La Petite République (The Little Republic) or La Petite République française (The Little French Republic) was a daily French newspaper founded by Alphonse Péphau and published from 12 April 1876 to 1 January 1938. It was renamed La Petite République socialiste (The Little Socialist Republic) in 1898.

==History==
La Petite République was initially a popular daily newspaper of republican views, linked to La République française set up by Léon Gambetta. It was born during the craze for the 'petite press' (newspapers costing only one sou) of the République du Croissant. It was owned by a société anonyme with 500 francs each. Its circulation briefly peaked at 150,000 and in October 1887 it published four editions a day.

It was put into liquidation in 1891 but revived the following year by the Société nouvelle de la Petite République française. 27-year-old journalist Henri Turot, future socialist deputy and founder of the Agence Radio, in effect decided to buy it with help from his former fellow-students at the collège Stanislas, Marcel Sembat and Henri Pellier. Together they made it the first daily French newspaper to represent all socialist camps and opinions. Dembat remained editor until 19 July 1893, when he was succeeded by socialist Alexandre Millerand.

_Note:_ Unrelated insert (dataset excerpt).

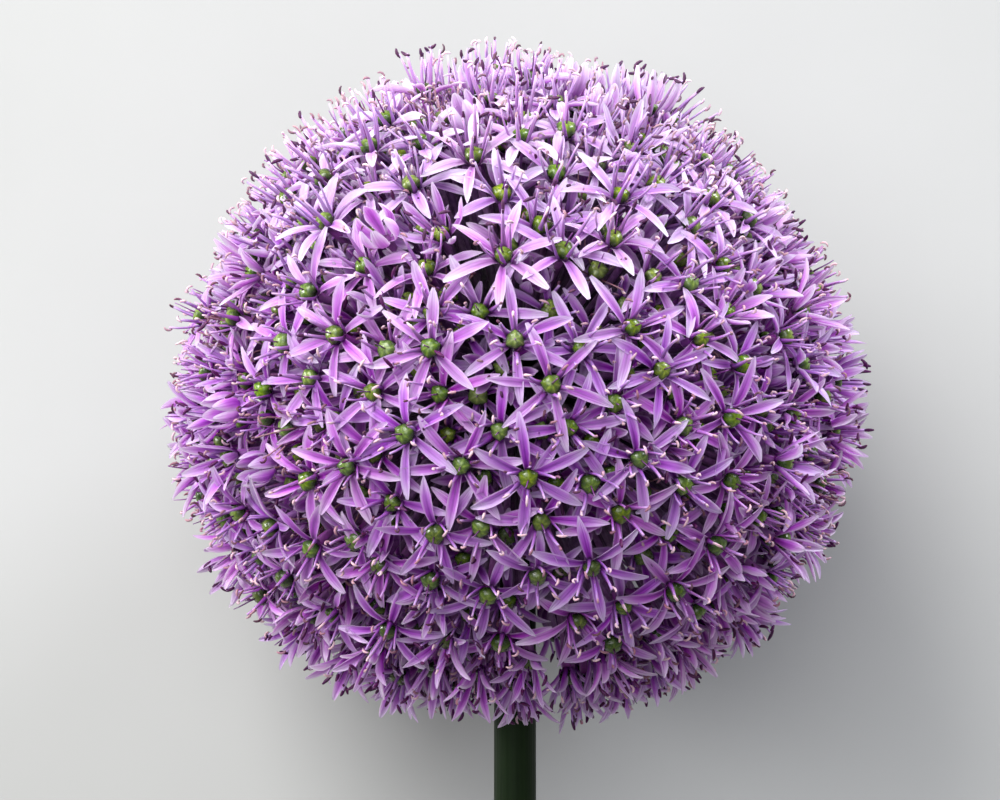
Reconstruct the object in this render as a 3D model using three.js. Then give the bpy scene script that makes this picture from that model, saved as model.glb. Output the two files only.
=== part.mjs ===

On 16 January 1892 it published its support for Jean Jaurès in his campaign to be elected deputy for Carmaux. In a prophetic article in the newspaper on 17 May 1896, Jaurès warned that "great wars can arise at any moment from colonial complications and competition".

From 1893 to 1903 it was edited by Millerand, then Jules Guesde, then Alfred Léon Gérault-Richard and finally Jaurès himself. At that time and until Jaurès set up L’Humanité it was the main French socialist daily newspaper.

After the 1898 French legislative election Jaurès gave up politics and devoted himself entirely to journalism, becoming co-director of La Petite République. Through his articles it supported the cabinet of Waldeck Rousseau, which included Millerand as Minister for Trade and Industry. The newspaper gained strong notoriety for publishing les Preuves (the Proofs), a series of articles on the Dreyfus affair, under Jaurès's signature.